FYI this is really fun to read while sitting outside and hearing a deer stomp around in the bushes by my apartment.
The Ritual follows a group of four friends as they holiday in the Swedish wilderness. They brake the first rule of all horror movies and decide to take a short cut, leaving the path and going deeper in to the forest. As you might expect, things get all Blair Witch as they stumble across a spooky cabin used for ancient, pagan rituals and it leads to something unnatural following them through the woods.
I really loved this book. It sucked me in from the beginning and kept me going with very few breaks in between. It was exactly what I wanted in a creepy forest story, what with them being lost and hunted by Moder. And once Moder and her family got to them...Well it was amazingly horrifying.
The way Neville built up the tensions was incredible. It was so hard to stop reading because you knew something incredible was waiting on the next page. I think part of that has to do with him ending most chapters on cliffhangers. He was really terrific at this and it made the book a super compelling read.
One drawback of the book is I felt the two halves didn't mesh very well together. In one half you had lost in the woods, Blair Witch chasing after them, and in the next part it was Deliverance. The two did mesh together in the end, and did so fantastically, but there was a really awkward, disjointed period for a while. I definitely enjoyed the first part of the book better 'cause Deliverance just wasn't quite what I expected.
Final rating: 4.5 out of 5 stars. Everything I love in creepy forest stories wrapped into a fun package.
This was a good true crime read.
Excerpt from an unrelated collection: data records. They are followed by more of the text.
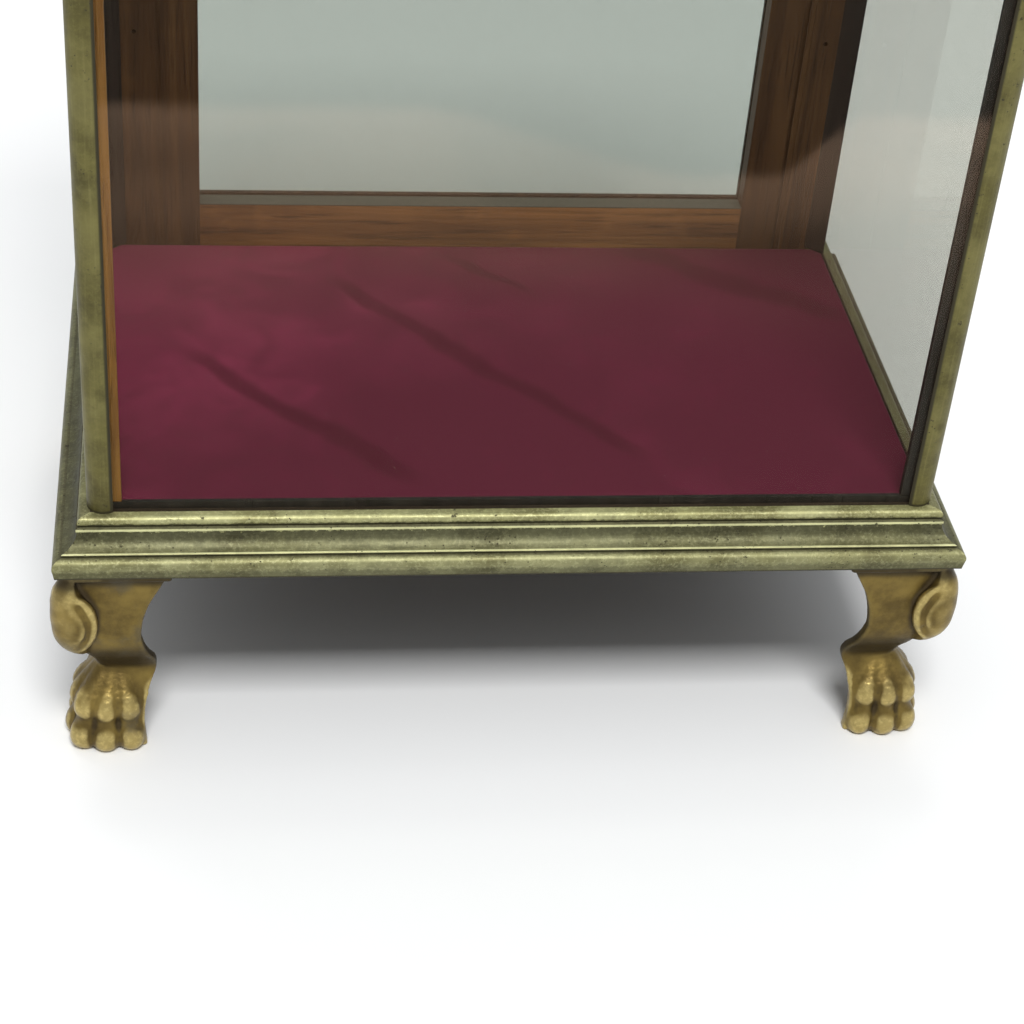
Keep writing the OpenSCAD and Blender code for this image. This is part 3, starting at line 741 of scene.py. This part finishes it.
def gilt_casting():
    """Old gilding on a casting: bright where it is rubbed, with painted highlights there, dark
    in the hollows, and painted shade under its top, under the hock and where its skin is
    seen at a slant."""
    f = Finish("gilt_casting")
    worn = f.node("Attribute", {"attribute_name": "worn"}, output="Fac")
    patch = f.fade(f.noise(60, 6, 0.62), 0.3, 0.7)
    speck = f.fade(f.noise(420, 4, 0.6), 0.42, 0.7)
    colour = f.mix(patch, GILT_DULL, GILT)
    colour = f.mix(f.fade(worn, 0.44, 0.12) * 0.85, colour, GILT_HOLLOW)
    # Rubbed bright where proud: wear, and a painted highlight on the knuckles.
    rubbed = f.fade(worn, 0.56, 0.82)
    colour = f.mix(rubbed * (0.5 + 0.3 * speck), colour, GILT_RUBBED_HIGHLIGHT)
    height = f.along("z")
    # Painted shade: under the moulding, under the hock, and at the outlines where the skin turns
    # away from the eye.
    under = f.fade(height, (FOOT_TOP - 11) * MM, (FOOT_TOP - 5) * MM)
    below, above = (f.fade(height, low * MM, high * MM) for low, high in HOCK)
    rim = f.node("LayerWeight", {}, {"Blend": 0.5}, output="Facing") ** 2.0
    shadow = under * 0.95 + below * above * (0.4 + 0.5 * patch) + rim * 0.6
    colour = f.mix(f.fade(shadow, 0, 1) * 0.85, colour, GILT_SHADE)
    grey = f.fade(f.noise(45, 5, 0.6), 0.56, 0.72)
    colour = f.mix(grey * 0.5, colour, GILT_GREYED)
    grain = f.noise(900, 4, 0.6)
    return f.surface(
        Base_Color=colour,
        Metallic=0.78,
        Roughness=0.44 - 0.16 * rubbed + 0.12 * grey,
        Normal=f.bump(grain + 0.6 * speck, 0.00015, 0.5),
    )


def set_feet():
    """The same casting under each corner, mirrored from side to side and end to end."""
    points, faces, worn = finished_foot()
    finish = gilt_casting()
    for corner, (side, end) in CORNERS.items():
        node = f"foot_{corner}"
        low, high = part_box(node)
        placed = np.empty_like(points)
        placed[:, 0] = side * (WIDTH / 2 - points[:, 0])
        placed[:, 1] = end * (DEPTH / 2 - points[:, 1])
        placed[:, 2] = points[:, 2]
        placed = np.clip(placed, np.array(low), np.array(high))
        mirrored = side * end < 0
        mesh = bpy.data.meshes.new(f"lion_paw_{corner}")
        mesh.from_pydata(placed.tolist(), [], [f[::-1] if mirrored else f for f in faces])
        wear = mesh.attributes.new("worn", "FLOAT", "POINT")
        wear.data.foreach_set("value", worn.astype(np.float32))
        mesh.shade_smooth()
        paw = put_in(f"lion_paw_{corner}", mesh)
        dress(paw, finish)
        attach(paw, "case")
        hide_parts(node)


set_feet()

# ---------------------------------------------------------------- velvet

CLOTH = 0.8 * MM  # thickness
CLOTH_ROLL = 1.4 * MM  # radius over the board's edges
CLOTH_RIPPLE = 0.35 * MM
CLOTH_STEPS = (170, 100)  # faces along x and y
PILE = [(0.36, (0.135, 0.014, 0.04)), (0.5, (0.172, 0.019, 0.052)), (0.68, (0.275, 0.032, 0.085))]
STREAK_SHADE, LINT = (0.085, 0.007, 0.02), (0.5, 0.4, 0.4)
SHADE_STREAKS = (  # from, to, half width in metres: painted streaks of shade across the cloth
    ((-0.160, 0.006), (-0.048, -0.112), 0.0075),
    ((-0.085, 0.080), (0.070, -0.092), 0.0078),
    ((0.078, 0.116), (0.206, 0.040), 0.011),
    ((-0.020, 0.104), (0.030, 0.062), 0.005),
)


def streaks_of_shade(f):
    """How deep in a painted streak of shade the cloth is, from 0 to 1."""
    wander = f.noise(16, 3, 0.5)
    x, y = f.along("x"), f.along("y")
    total = 0.0
    for (x0, y0), (x1, y1), width in SHADE_STREAKS:
        length = math.hypot(x1 - x0, y1 - y0)
        ux, uy = (x1 - x0) / length, (y1 - y0) / length
        along = (x - x0) * ux + (y - y0) * uy
        aside = (y - y0) * ux - (x - x0) * uy + 0.03 * (wander - 0.5)
        ends = f.fade(along, -0.01, 0.02) * f.fade(along, length + 0.01, length - 0.02)
        total = total + f.line(aside, width) * ends
    return total


def velvet():
    """Burgundy velvet with its pile brushed this way and that, a painted sheen towards the
    back left, and painted streaks of shade.
    """
    f = Finish("velvet")
    nap = f.noise(30, 5, 0.6, distortion=1.0)
    cloud = f.noise(8, 4, 0.55)
    tuft = f.noise(900, 2, 0.6)
    # Painted sheen: the pile is painted lighter towards the back left.
    turned = f.fade(f.along("y") - f.along("x"), -0.05, 0.32)
    shade = nap * 0.4 + cloud * 0.55 + tuft * 0.05 + 0.36 * turned - 0.13
    colour = f.mix(streaks_of_shade(f) * 0.68, f.ramp(shade, PILE), STREAK_SHADE)
    colour = f.mix(f.fade(f.cells(70), 0.035, 0.02) * 0.6, colour, LINT)
    return f.surface(
        Base_Color=colour,
        Roughness=0.9 - 0.1 * nap,
        Sheen_Weight=0.1,
        Sheen_Roughness=0.45,
        Sheen_Tint=(0.8, 0.3, 0.4, 1),
        Specular_IOR_Level=0.2,
        Normal=f.bump(tuft + nap, 0.0002, 0.05),
    )


def over_edge(t, a, b, drop):
    """From t in -1 to 1 over the cloth: the place along one axis, and how far down."""
    roll = CLOTH_ROLL
    half = (b - a) / 2
    reach = half - roll
    arc = roll * math.pi / 2
    total = reach + arc + drop - roll
    s = abs(t) * total
    if s <= reach:
        place, down = s, 0.0
    elif s <= reach + arc:
        turn = (s - reach) / roll
        place, down = reach + roll * math.sin(turn), roll * (1 - math.cos(turn))
    else:
        place, down = half, roll + (s - reach - arc)
    return (a + b) / 2 + math.copysign(place, t), down


def crowded(n):
    """Steps from -1 to 1 that crowd towards the ends, where the cloth turns down."""
    return [math.sin(math.pi / 2 * (2 * k / n - 1)) for k in range(n + 1)]


def ripple(x, y):
    """How far the cloth lies above or below its board's plane, by place."""
    broad = noise.noise(Vector((x * 9, y * 14, 3.1)))
    fine = noise.noise(Vector((x * 31, y * 40, 7.7)))
    return CLOTH_RIPPLE * (broad + 0.5 * fine - 1)


def lay_velvet():
    """The velvet stretched over its board, rolled over the edges and turned down to the deck."""
    low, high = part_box("velvet_cover")
    columns, rows = CLOTH_STEPS
    drop = high.z - low.z
    mesh = bmesh.new()
    grid = []
    for v in crowded(rows):
        y, down_y = over_edge(v, low.y, high.y, drop)
        line = []
        for u in crowded(columns):
            x, down_x = over_edge(u, low.x, high.x, drop)
            down = min(max(down_x, down_y), drop)
            lift = ripple(x, y) if down < CLOTH_ROLL else 0.0
            line.append(mesh.verts.new((x, y, high.z - down + lift * (1 - down / drop))))
        grid.append(line)
    for a, b in zip(grid, grid[1:]):
        for k in range(columns):
            mesh.faces.new((a[k], a[k + 1], b[k + 1], b[k]))
    data = bpy.data.meshes.new("velvet_lining")
    mesh.to_mesh(data)
    mesh.free()
    data.shade_smooth()
    cloth = put_in("velvet_lining", data)
    dress(cloth, velvet())
    body = cloth.modifiers.new("body", "SOLIDIFY")
    body.thickness, body.offset = CLOTH, -1
    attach(cloth, "case")
    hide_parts("velvet_cover")


lay_velvet()

# ---------------------------------------------------------------- floor and sky

FLOOR_HALF = 8.0
FLOOR_DROP = 0.1 * MM  # below the soles
FLOOR_WHITE = (0.945, 0.95, 0.95)
SKY = [(0.35, (0.03, 0.03, 0.031)), (0.72, (0.6, 0.615, 0.63)), (1, (0.97, 0.985, 1.0))]
BACKGROUND = (0.8, 0.81, 0.82)


def pale_floor():
    f = Finish("pale_floor")
    return f.surface(Base_Color=FLOOR_WHITE, Roughness=0.85, Specular_IOR_Level=0.1)


def lay_floor():
    mesh = bpy.data.meshes.new("floor")
    corners = [(FLOOR_HALF * x, FLOOR_HALF * y, 0) for x, y in ((-1, -1), (1, -1), (1, 1), (-1, 1))]
    mesh.from_pydata(corners, [], [(0, 1, 2, 3)])
    floor = put_in("floor", mesh)
    floor.location.z = -FLOOR_DROP
    dress(floor, pale_floor())


def soft_sky():
    """Light from overhead that fades towards the horizon, as in a room. The camera, brass
    and glass see a plain pale background instead."""
    world = bpy.data.worlds.new("soft_sky")
    bpy.context.scene.world = world
    sky = Finish("soft_sky", world)
    colour = sky.ramp(sky.along("z"), SKY)
    light = sky.node("Background", {}, {"Color": colour, "Strength": 0.88})
    seen = sky.node("Background", {}, {"Color": BACKGROUND, "Strength": 1.0})
    rays = ("Is Camera Ray", "Is Glossy Ray", "Is Transmission Ray")
    straight = sum(sky.node("LightPath", output=ray) for ray in rays)
    sky.done(sky.node("MixShader", {}, {0: straight, 1: light, 2: seen}))


lay_floor()
soft_sky()

bpy.context.scene.view_settings.view_transform = "Standard"
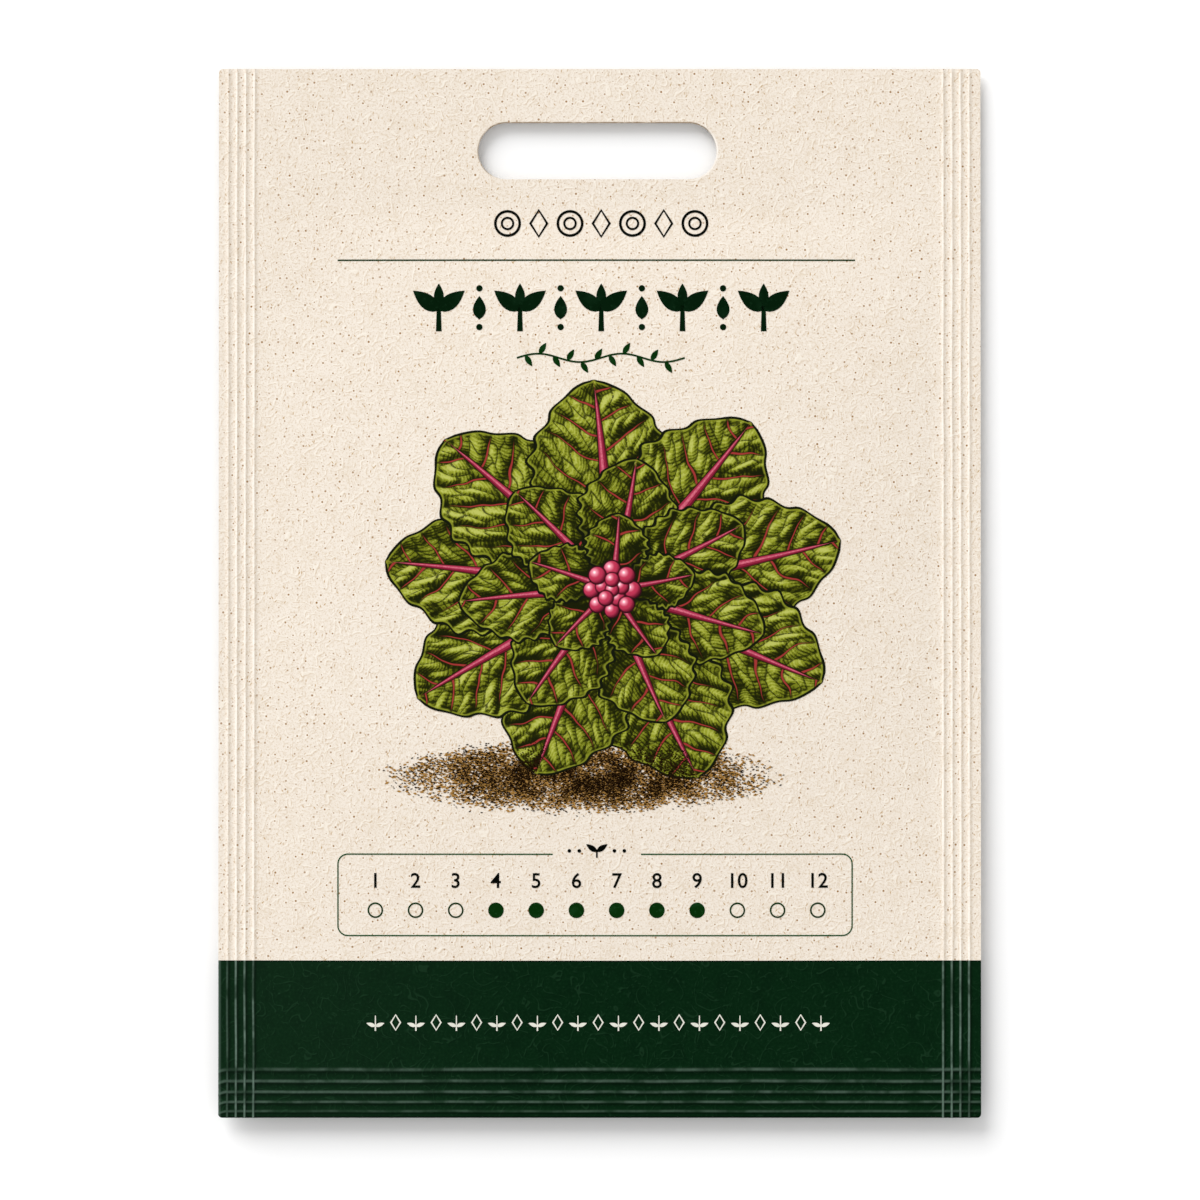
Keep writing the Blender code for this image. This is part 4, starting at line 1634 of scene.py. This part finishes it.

Solid narrative, interesting investigation, and a really interesting case. I had never heard of him before so it was fascinating to learn about him. The writing style was a little too fiction-like for my tastes. Like, it read more like a mystery than an actual true crime book at points. Overall though it was a really good read for those interested in serial killers, especially of the killer nurse variety.
I might expand on this review more tomorrow but I'm beat and my head is killing me. So that's all for now.